The aim of this book is to turn the complete piano beginner into an accomplished performer using easy-to-follow steps. Based on popular songs, the book uses text and diagrams so there is no need to read music.
What a great book to review with. After years away from the piano, I am finally back. But where do I fit?
I had been playing around with songs I learned a long time ago. At twelve, I was a far better player than I am now. In my forties, I was far better than now. Now at 76, I am just struggling to grow and start to enjoy this torture device/toy.
In a group dedicated to piano returnies, someone mentioned this book. I decided to try to see where I fit. I started with lesson one, book one. Much from there and in the next few books, I found I could sight-read much. My glaring mistakes showed up in rhythms. I practiced the bits and moved on.
Along the way, there are many beautiful, fun pieces. Very few were boring or impossible to learn. My favorite thing was that, with the exception of the very last song, all songs were on two pages. No turning pages! What I am worst at right now is the dreaded page-turn. So I make copies of all songs and tape them together to avoid having to turn the page while playing.
Speaking of making copies, there are so many songs I still want to play from this book that I am selecting some so I can save the book for others, or future me. So much diversity, classical, Beatles, and a most beautiful song I'd never heard from Elton John, Song for Guy. I'm so far from perfecting this one, but I will try forever, if I can, to get that under my belt.
I highly recommend this book for beginners and beyond. Stick with the challenging ones until you get it, and move on through. Now I feel I'd like to find the next Omni for Books 6 and beyond.
The book provides lots of songs, which are carefully graded, to build up your skills over a couple of months. There is enough here to make you into a competent piano player who can read and play sheet music.
After many years of not quite learning to read music properly, this is the series of books that finally worked. Kenneth Baker takes you through a continuum of perfectly paced incrementally more complex pieces of music; each piece pushing your music theory and finger dexterity forward in gentle steps.
I have several of the individual books, but purchased the omnibus to fill in the gaps. I'd recommend the individual books over the omnibus edition, only because the omnibus is in a smaller format which is harder to read and doesn't stay open easily on the piano's music desk!

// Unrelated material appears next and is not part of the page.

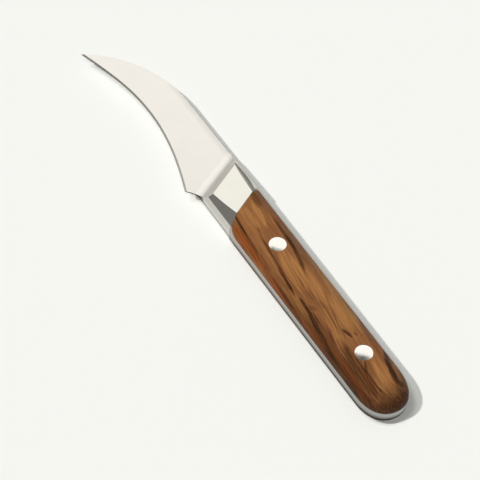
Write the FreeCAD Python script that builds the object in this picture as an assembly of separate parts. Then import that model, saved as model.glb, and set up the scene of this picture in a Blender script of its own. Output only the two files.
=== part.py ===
import FreeCAD, Part
import math
import os

# Bird's beak paring knife, lying on its side as it is left on a table.
# X runs along the knife from the tip to the butt, Y from the cutting edge to the
# spine, Z up through the thickness. The origin is under the middle of the knife,
# on the surface that it lies on. All sizes are in millimetres and degrees.

# Overall
overall_length = 190.5
handle_thickness = 14.2

# Blade outline, in side view
blade_length = 76.8          # tip to heel
heel_drop = 22.8             # spine line down to the heel
tip_drop = 22.6              # spine line down to the tip
spine_shoulder = 40.0        # tip to where the spine begins to fall
tip_angle = 58.8             # spine at the tip, from the knife's length
tip_fullness = 18.8          # how far the curve keeps that direction
shoulder_fullness = 12.5     # how far the curve stays level at the shoulder
edge_angle_tip = 17.6        # cutting edge at the tip
edge_angle_heel = 20.3       # cutting edge at the heel
edge_fullness_tip = 23.4
edge_fullness_heel = 38.0
choil_radius = 8.5           # hollow behind the heel
belly_rise = 3.6             # heel up to the belly of the handle

# Blade section
spine_thickness = 2.0        # at the bolster
edge_thickness = 0.4         # just behind the ground bevel
bevel_angle = 15.0           # each side of the cutting edge
grind_overrun = 3.0          # grinding path past the tip, and past the cutting edge
grind_reach = 28.0           # cutting edge to beyond the spine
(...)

This has been published in at least 2 different editions with different cover art. This is the 5 basic books in this series bound as one. This is convenient but there's a quirk: the page numbering starts from 1 for each book. However the tables of contents for each book are all collected at the beginning of the omnibus edition which makes navigation easier. The book is perfect bound but over quite a few years is still holding up fine. You might need something to hold the book open when you're at the beginning and end.
I'm an adult student; I had personal lessons over my life so I understand the basics of theory and learning the piano. This books is a great review of the basics, which each lesson incrementally adding to what came before in a logical and natural way. It may seem trivial, but the music is clearly engraved with plenty of space. (I mention this since I have a different piano book where the book designed decided a featherweight, tiny font was the right one to use in both the text and engraving.)
Anyway, back to Baker's book: There are about 20 pieces in each of the 5 "Books". Obviously none of them are going to be newer than about 1985. So it helps if you are an oldster and can remember some of the tunes. But they are pretty much all classics so it shouldn't be hard to locate them. Lots of Beatles, show tunes and old standards like Fascination, Strangers in the Night, a smattering of classics.
There are probably newer books just as good, and maybe with some newer tunes in it but this does the trick for me.